━━━ The data ━━━
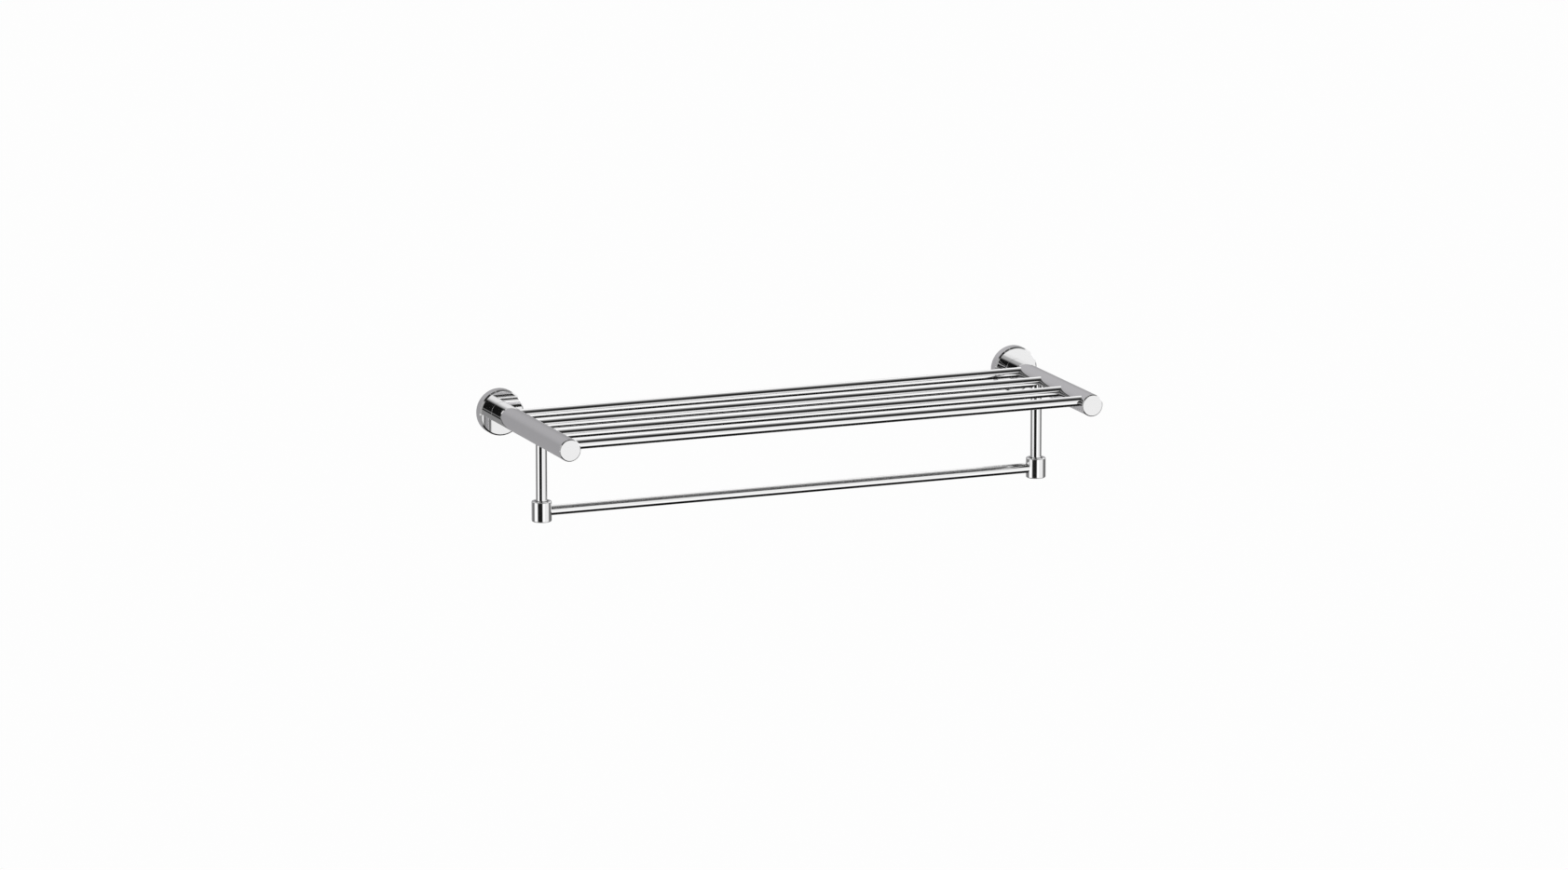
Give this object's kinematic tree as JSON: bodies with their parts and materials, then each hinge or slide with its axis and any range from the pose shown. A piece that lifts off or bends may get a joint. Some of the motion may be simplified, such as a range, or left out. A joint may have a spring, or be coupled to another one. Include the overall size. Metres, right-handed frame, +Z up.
{
  "type": "towel rack",
  "caption": "Wall-mounted polished metal towel shelf: round arms on round rosettes carry straight shelf rods, and vertical posts hold a towel bar below them.",
  "frame": {"origin": "centre of the four wall screw holes: on the wall plane, midway between the two arm axes and at their height", "axes": "+X along the rods towards the right-hand end as seen by someone facing the wall, +Y towards the wall, +Z up"},
  "size_m": [0.65, 0.217, 0.127],
  "materials": {
    "polished_chrome": "mirror-polished chrome plate",
    "plate_steel": "stamped stainless steel, brushed",
    "screw_steel": "plain stainless steel",
    "brass_insert": "turned, unpolished"
  },
  "bodies": {
    "root": {"left_wall_plate": "plate_steel", "right_wall_plate": "plate_steel", "left_rosette": "polished_chrome", "right_rosette": "polished_chrome", "left_rosette_set_screw": "screw_steel", "right_rosette_set_screw": "screw_steel", "left_arm": "polished_chrome", "right_arm": "polished_chrome", "left_arm_insert": "brass_insert", "right_arm_insert": "brass_insert", "left_arm_washer": "screw_steel", "right_arm_washer": "screw_steel", "left_arm_screw": "screw_steel", "right_arm_screw": "screw_steel", "left_arm_end_cap": "polished_chrome", "right_arm_end_cap": "polished_chrome", "shelf_rod_1": "polished_chrome", "shelf_rod_2": "polished_chrome", "shelf_rod_3": "polished_chrome", "shelf_rod_4": "polished_chrome", "left_hanger_post": "polished_chrome", "right_hanger_post": "polished_chrome", "left_bar_socket": "polished_chrome", "right_bar_socket": "polished_chrome", "left_socket_set_screw": "screw_steel", "right_socket_set_screw": "screw_steel", "towel_bar": "polished_chrome"}
  },
  "joints": []
}
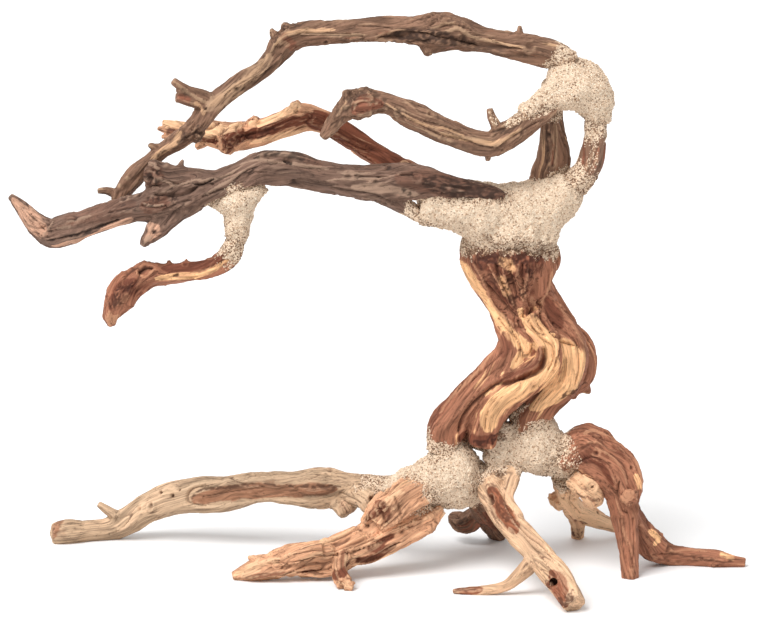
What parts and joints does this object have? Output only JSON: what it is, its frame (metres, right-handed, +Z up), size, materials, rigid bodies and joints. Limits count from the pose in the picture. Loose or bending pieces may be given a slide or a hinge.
━━━
Aim of the task:
Print the listing above in full, exactly as it is.

Correct response:
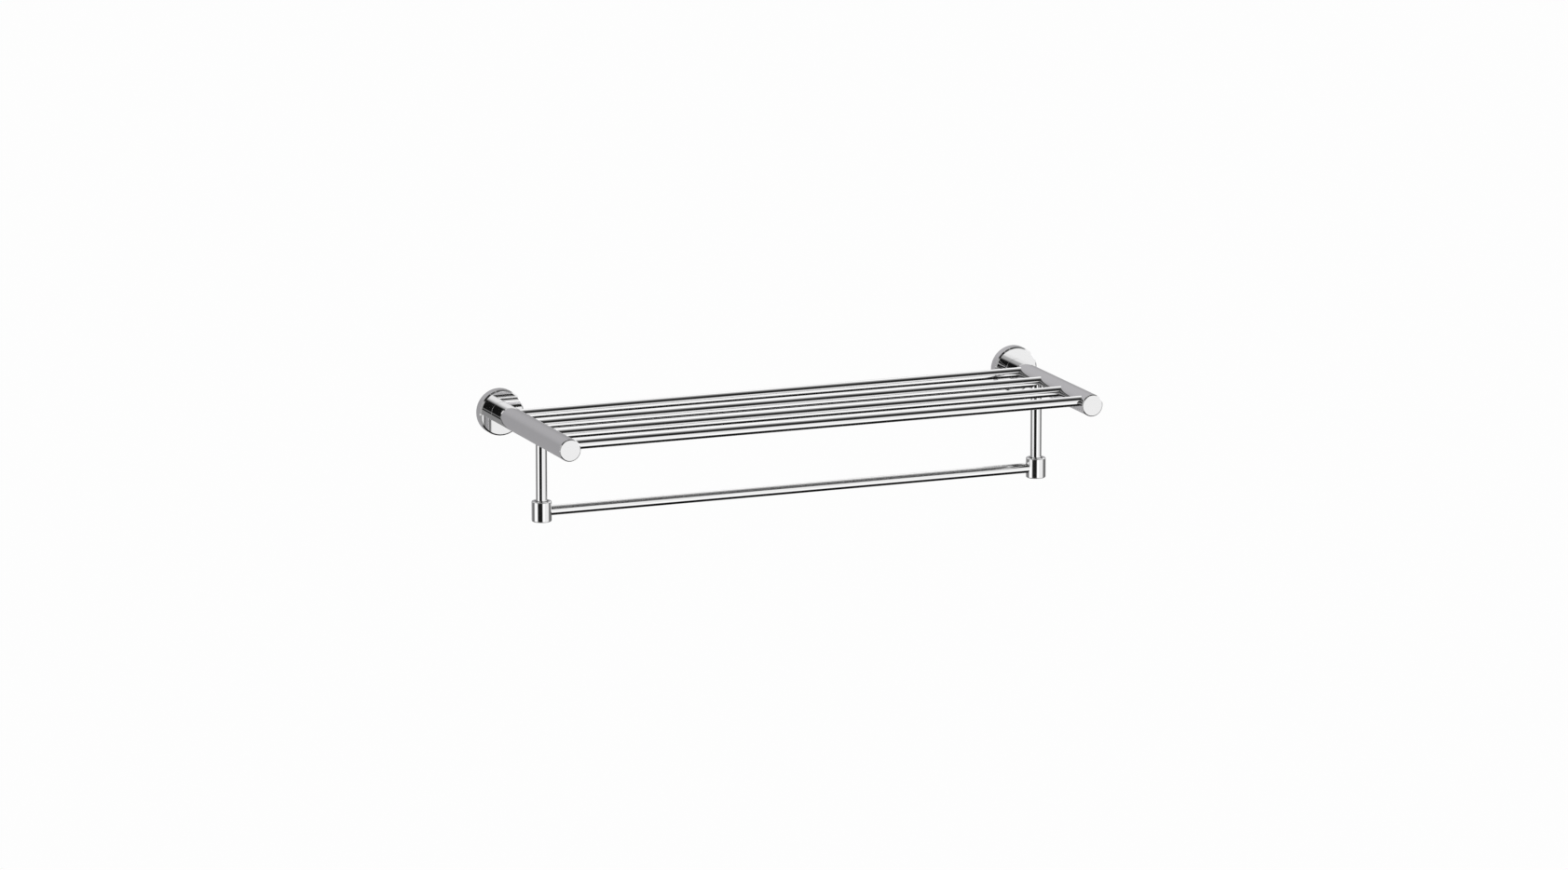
Give this object's kinematic tree as JSON: bodies with their parts and materials, then each hinge or slide with its axis and any range from the pose shown. A piece that lifts off or bends may get a joint. Some of the motion may be simplified, such as a range, or left out. A joint may have a spring, or be coupled to another one. Include the overall size. Metres, right-handed frame, +Z up.
{
  "type": "towel rack",
  "caption": "Wall-mounted polished metal towel shelf: round arms on round rosettes carry straight shelf rods, and vertical posts hold a towel bar below them.",
  "frame": {"origin": "centre of the four wall screw holes: on the wall plane, midway between the two arm axes and at their height", "axes": "+X along the rods towards the right-hand end as seen by someone facing the wall, +Y towards the wall, +Z up"},
  "size_m": [0.65, 0.217, 0.127],
  "materials": {
    "polished_chrome": "mirror-polished chrome plate",
    "plate_steel": "stamped stainless steel, brushed",
    "screw_steel": "plain stainless steel",
    "brass_insert": "turned, unpolished"
  },
  "bodies": {
    "root": {"left_wall_plate": "plate_steel", "right_wall_plate": "plate_steel", "left_rosette": "polished_chrome", "right_rosette": "polished_chrome", "left_rosette_set_screw": "screw_steel", "right_rosette_set_screw": "screw_steel", "left_arm": "polished_chrome", "right_arm": "polished_chrome", "left_arm_insert": "brass_insert", "right_arm_insert": "brass_insert", "left_arm_washer": "screw_steel", "right_arm_washer": "screw_steel", "left_arm_screw": "screw_steel", "right_arm_screw": "screw_steel", "left_arm_end_cap": "polished_chrome", "right_arm_end_cap": "polished_chrome", "shelf_rod_1": "polished_chrome", "shelf_rod_2": "polished_chrome", "shelf_rod_3": "polished_chrome", "shelf_rod_4": "polished_chrome", "left_hanger_post": "polished_chrome", "right_hanger_post": "polished_chrome", "left_bar_socket": "polished_chrome", "right_bar_socket": "polished_chrome", "left_socket_set_screw": "screw_steel", "right_socket_set_screw": "screw_steel", "towel_bar": "polished_chrome"}
  },
  "joints": []
}
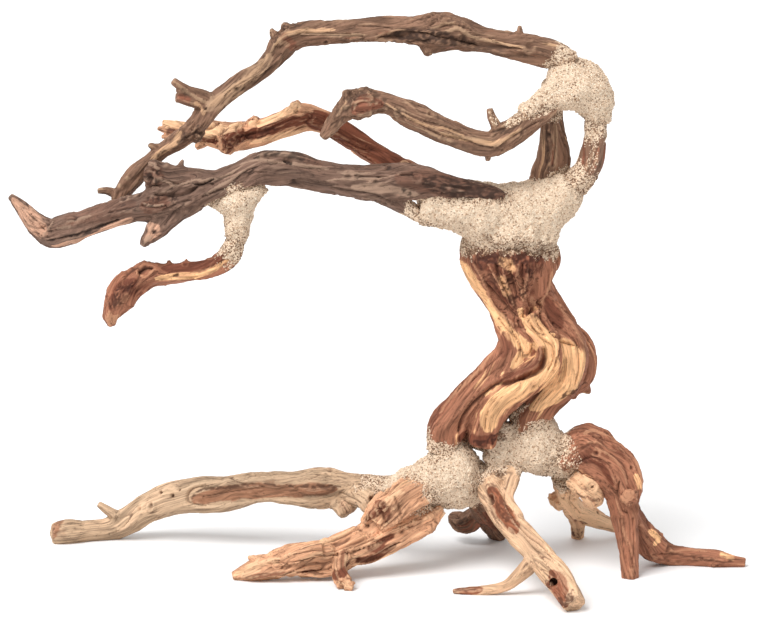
What parts and joints does this object have? Output only JSON: what it is, its frame (metres, right-handed, +Z up), size, materials, rigid bodies and joints. Limits count from the pose in the picture. Loose or bending pieces may be given a slide or a hinge.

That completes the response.